## WHAT NEEDS TO BE DONE
Copy the records below exactly as they are written.
--- Begin GIVEN DATA ---
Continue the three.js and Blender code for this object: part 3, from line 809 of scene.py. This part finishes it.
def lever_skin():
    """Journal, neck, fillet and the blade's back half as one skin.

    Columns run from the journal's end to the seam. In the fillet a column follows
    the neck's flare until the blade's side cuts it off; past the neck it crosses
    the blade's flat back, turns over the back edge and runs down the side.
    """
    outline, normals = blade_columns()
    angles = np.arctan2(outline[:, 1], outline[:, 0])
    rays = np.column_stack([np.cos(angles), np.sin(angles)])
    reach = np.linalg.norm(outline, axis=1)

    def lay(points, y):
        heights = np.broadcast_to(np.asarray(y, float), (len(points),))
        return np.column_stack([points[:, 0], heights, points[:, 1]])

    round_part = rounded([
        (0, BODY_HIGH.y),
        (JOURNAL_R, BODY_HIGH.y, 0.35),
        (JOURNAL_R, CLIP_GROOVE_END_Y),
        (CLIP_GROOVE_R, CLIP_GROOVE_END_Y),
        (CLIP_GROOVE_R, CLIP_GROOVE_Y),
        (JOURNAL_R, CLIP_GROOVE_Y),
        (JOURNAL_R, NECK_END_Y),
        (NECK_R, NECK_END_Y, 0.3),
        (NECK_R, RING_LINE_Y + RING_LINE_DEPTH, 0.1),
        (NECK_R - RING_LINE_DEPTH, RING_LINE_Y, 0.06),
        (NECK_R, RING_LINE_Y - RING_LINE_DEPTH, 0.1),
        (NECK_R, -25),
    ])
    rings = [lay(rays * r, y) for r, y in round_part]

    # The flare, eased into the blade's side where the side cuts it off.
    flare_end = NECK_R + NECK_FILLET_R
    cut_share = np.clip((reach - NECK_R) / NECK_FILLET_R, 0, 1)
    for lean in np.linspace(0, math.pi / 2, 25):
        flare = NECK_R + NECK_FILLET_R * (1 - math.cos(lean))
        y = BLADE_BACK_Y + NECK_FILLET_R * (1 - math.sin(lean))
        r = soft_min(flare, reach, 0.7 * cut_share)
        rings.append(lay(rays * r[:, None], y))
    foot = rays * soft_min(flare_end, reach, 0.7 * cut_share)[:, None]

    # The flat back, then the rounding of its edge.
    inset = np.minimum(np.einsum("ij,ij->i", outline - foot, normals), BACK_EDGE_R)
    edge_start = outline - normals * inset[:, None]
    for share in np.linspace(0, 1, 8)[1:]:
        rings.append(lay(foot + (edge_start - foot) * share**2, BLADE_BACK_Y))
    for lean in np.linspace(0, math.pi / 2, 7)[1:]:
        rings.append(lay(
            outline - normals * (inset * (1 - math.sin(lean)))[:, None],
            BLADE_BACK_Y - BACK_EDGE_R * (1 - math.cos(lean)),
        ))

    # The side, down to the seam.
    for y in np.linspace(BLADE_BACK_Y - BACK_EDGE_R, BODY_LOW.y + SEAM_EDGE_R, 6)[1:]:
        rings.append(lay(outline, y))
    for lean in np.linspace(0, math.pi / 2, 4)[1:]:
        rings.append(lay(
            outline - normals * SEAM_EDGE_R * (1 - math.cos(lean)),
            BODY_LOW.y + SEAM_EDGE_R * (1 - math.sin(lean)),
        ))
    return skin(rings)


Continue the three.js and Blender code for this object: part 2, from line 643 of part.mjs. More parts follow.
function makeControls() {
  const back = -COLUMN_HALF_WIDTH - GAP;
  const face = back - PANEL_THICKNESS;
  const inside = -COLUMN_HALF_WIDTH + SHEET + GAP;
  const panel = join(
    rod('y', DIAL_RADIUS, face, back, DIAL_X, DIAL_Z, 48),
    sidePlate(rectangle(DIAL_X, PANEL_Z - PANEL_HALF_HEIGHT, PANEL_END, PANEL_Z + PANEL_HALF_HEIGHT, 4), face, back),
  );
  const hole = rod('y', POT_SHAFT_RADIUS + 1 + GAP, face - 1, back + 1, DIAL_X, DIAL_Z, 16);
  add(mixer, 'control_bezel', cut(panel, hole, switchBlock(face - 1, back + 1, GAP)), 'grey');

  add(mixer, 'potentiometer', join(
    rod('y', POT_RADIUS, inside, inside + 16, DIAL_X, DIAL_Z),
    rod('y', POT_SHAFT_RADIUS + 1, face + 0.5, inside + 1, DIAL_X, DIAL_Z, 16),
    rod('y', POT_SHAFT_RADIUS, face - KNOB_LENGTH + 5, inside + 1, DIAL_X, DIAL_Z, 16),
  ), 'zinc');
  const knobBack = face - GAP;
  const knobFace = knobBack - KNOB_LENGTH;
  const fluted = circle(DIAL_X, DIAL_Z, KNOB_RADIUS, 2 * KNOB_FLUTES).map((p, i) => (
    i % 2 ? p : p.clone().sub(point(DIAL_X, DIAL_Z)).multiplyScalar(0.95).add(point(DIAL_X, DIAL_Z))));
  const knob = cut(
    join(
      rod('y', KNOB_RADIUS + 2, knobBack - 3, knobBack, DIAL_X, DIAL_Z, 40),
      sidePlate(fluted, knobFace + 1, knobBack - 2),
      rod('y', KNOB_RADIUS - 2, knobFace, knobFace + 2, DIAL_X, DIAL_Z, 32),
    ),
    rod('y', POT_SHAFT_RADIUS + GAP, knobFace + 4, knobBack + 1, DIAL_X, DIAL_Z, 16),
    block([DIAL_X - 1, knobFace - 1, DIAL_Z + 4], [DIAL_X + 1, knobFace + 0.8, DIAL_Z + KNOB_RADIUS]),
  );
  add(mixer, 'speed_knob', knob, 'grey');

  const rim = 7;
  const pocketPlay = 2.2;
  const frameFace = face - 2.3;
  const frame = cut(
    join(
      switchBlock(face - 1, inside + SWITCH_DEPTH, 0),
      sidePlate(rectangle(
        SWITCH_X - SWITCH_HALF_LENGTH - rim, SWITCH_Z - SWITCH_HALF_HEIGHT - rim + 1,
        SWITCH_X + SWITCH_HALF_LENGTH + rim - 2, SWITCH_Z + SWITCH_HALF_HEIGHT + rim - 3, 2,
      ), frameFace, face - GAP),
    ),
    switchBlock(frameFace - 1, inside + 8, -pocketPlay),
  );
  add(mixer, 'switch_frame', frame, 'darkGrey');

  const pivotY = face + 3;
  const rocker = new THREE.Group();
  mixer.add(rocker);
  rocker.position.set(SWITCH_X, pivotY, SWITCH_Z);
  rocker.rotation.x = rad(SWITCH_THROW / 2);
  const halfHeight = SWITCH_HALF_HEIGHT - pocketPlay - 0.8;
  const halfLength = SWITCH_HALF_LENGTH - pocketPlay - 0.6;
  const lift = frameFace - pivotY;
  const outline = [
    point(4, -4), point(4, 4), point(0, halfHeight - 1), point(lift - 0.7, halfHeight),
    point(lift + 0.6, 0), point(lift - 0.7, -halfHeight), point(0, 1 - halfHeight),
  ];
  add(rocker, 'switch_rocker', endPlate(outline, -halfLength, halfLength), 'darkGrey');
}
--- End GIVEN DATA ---
## FINAL RESULT
Continue the three.js and Blender code for this object: part 3, from line 809 of scene.py. This part finishes it.
def lever_skin():
    """Journal, neck, fillet and the blade's back half as one skin.

    Columns run from the journal's end to the seam. In the fillet a column follows
    the neck's flare until the blade's side cuts it off; past the neck it crosses
    the blade's flat back, turns over the back edge and runs down the side.
    """
    outline, normals = blade_columns()
    angles = np.arctan2(outline[:, 1], outline[:, 0])
    rays = np.column_stack([np.cos(angles), np.sin(angles)])
    reach = np.linalg.norm(outline, axis=1)

    def lay(points, y):
        heights = np.broadcast_to(np.asarray(y, float), (len(points),))
        return np.column_stack([points[:, 0], heights, points[:, 1]])

    round_part = rounded([
        (0, BODY_HIGH.y),
        (JOURNAL_R, BODY_HIGH.y, 0.35),
        (JOURNAL_R, CLIP_GROOVE_END_Y),
        (CLIP_GROOVE_R, CLIP_GROOVE_END_Y),
        (CLIP_GROOVE_R, CLIP_GROOVE_Y),
        (JOURNAL_R, CLIP_GROOVE_Y),
        (JOURNAL_R, NECK_END_Y),
        (NECK_R, NECK_END_Y, 0.3),
        (NECK_R, RING_LINE_Y + RING_LINE_DEPTH, 0.1),
        (NECK_R - RING_LINE_DEPTH, RING_LINE_Y, 0.06),
        (NECK_R, RING_LINE_Y - RING_LINE_DEPTH, 0.1),
        (NECK_R, -25),
    ])
    rings = [lay(rays * r, y) for r, y in round_part]

    # The flare, eased into the blade's side where the side cuts it off.
    flare_end = NECK_R + NECK_FILLET_R
    cut_share = np.clip((reach - NECK_R) / NECK_FILLET_R, 0, 1)
    for lean in np.linspace(0, math.pi / 2, 25):
        flare = NECK_R + NECK_FILLET_R * (1 - math.cos(lean))
        y = BLADE_BACK_Y + NECK_FILLET_R * (1 - math.sin(lean))
        r = soft_min(flare, reach, 0.7 * cut_share)
        rings.append(lay(rays * r[:, None], y))
    foot = rays * soft_min(flare_end, reach, 0.7 * cut_share)[:, None]

    # The flat back, then the rounding of its edge.
    inset = np.minimum(np.einsum("ij,ij->i", outline - foot, normals), BACK_EDGE_R)
    edge_start = outline - normals * inset[:, None]
    for share in np.linspace(0, 1, 8)[1:]:
        rings.append(lay(foot + (edge_start - foot) * share**2, BLADE_BACK_Y))
    for lean in np.linspace(0, math.pi / 2, 7)[1:]:
        rings.append(lay(
            outline - normals * (inset * (1 - math.sin(lean)))[:, None],
            BLADE_BACK_Y - BACK_EDGE_R * (1 - math.cos(lean)),
        ))

    # The side, down to the seam.
    for y in np.linspace(BLADE_BACK_Y - BACK_EDGE_R, BODY_LOW.y + SEAM_EDGE_R, 6)[1:]:
        rings.append(lay(outline, y))
    for lean in np.linspace(0, math.pi / 2, 4)[1:]:
        rings.append(lay(
            outline - normals * SEAM_EDGE_R * (1 - math.cos(lean)),
            BODY_LOW.y + SEAM_EDGE_R * (1 - math.sin(lean)),
        ))
    return skin(rings)


Continue the three.js and Blender code for this object: part 2, from line 643 of part.mjs. More parts follow.
function makeControls() {
  const back = -COLUMN_HALF_WIDTH - GAP;
  const face = back - PANEL_THICKNESS;
  const inside = -COLUMN_HALF_WIDTH + SHEET + GAP;
  const panel = join(
    rod('y', DIAL_RADIUS, face, back, DIAL_X, DIAL_Z, 48),
    sidePlate(rectangle(DIAL_X, PANEL_Z - PANEL_HALF_HEIGHT, PANEL_END, PANEL_Z + PANEL_HALF_HEIGHT, 4), face, back),
  );
  const hole = rod('y', POT_SHAFT_RADIUS + 1 + GAP, face - 1, back + 1, DIAL_X, DIAL_Z, 16);
  add(mixer, 'control_bezel', cut(panel, hole, switchBlock(face - 1, back + 1, GAP)), 'grey');

  add(mixer, 'potentiometer', join(
    rod('y', POT_RADIUS, inside, inside + 16, DIAL_X, DIAL_Z),
    rod('y', POT_SHAFT_RADIUS + 1, face + 0.5, inside + 1, DIAL_X, DIAL_Z, 16),
    rod('y', POT_SHAFT_RADIUS, face - KNOB_LENGTH + 5, inside + 1, DIAL_X, DIAL_Z, 16),
  ), 'zinc');
  const knobBack = face - GAP;
  const knobFace = knobBack - KNOB_LENGTH;
  const fluted = circle(DIAL_X, DIAL_Z, KNOB_RADIUS, 2 * KNOB_FLUTES).map((p, i) => (
    i % 2 ? p : p.clone().sub(point(DIAL_X, DIAL_Z)).multiplyScalar(0.95).add(point(DIAL_X, DIAL_Z))));
  const knob = cut(
    join(
      rod('y', KNOB_RADIUS + 2, knobBack - 3, knobBack, DIAL_X, DIAL_Z, 40),
      sidePlate(fluted, knobFace + 1, knobBack - 2),
      rod('y', KNOB_RADIUS - 2, knobFace, knobFace + 2, DIAL_X, DIAL_Z, 32),
    ),
    rod('y', POT_SHAFT_RADIUS + GAP, knobFace + 4, knobBack + 1, DIAL_X, DIAL_Z, 16),
    block([DIAL_X - 1, knobFace - 1, DIAL_Z + 4], [DIAL_X + 1, knobFace + 0.8, DIAL_Z + KNOB_RADIUS]),
  );
  add(mixer, 'speed_knob', knob, 'grey');

  const rim = 7;
  const pocketPlay = 2.2;
  const frameFace = face - 2.3;
  const frame = cut(
    join(
      switchBlock(face - 1, inside + SWITCH_DEPTH, 0),
      sidePlate(rectangle(
        SWITCH_X - SWITCH_HALF_LENGTH - rim, SWITCH_Z - SWITCH_HALF_HEIGHT - rim + 1,
        SWITCH_X + SWITCH_HALF_LENGTH + rim - 2, SWITCH_Z + SWITCH_HALF_HEIGHT + rim - 3, 2,
      ), frameFace, face - GAP),
    ),
    switchBlock(frameFace - 1, inside + 8, -pocketPlay),
  );
  add(mixer, 'switch_frame', frame, 'darkGrey');

  const pivotY = face + 3;
  const rocker = new THREE.Group();
  mixer.add(rocker);
  rocker.position.set(SWITCH_X, pivotY, SWITCH_Z);
  rocker.rotation.x = rad(SWITCH_THROW / 2);
  const halfHeight = SWITCH_HALF_HEIGHT - pocketPlay - 0.8;
  const halfLength = SWITCH_HALF_LENGTH - pocketPlay - 0.6;
  const lift = frameFace - pivotY;
  const outline = [
    point(4, -4), point(4, 4), point(0, halfHeight - 1), point(lift - 0.7, halfHeight),
    point(lift + 0.6, 0), point(lift - 0.7, -halfHeight), point(0, 1 - halfHeight),
  ];
  add(rocker, 'switch_rocker', endPlate(outline, -halfLength, halfLength), 'darkGrey');
}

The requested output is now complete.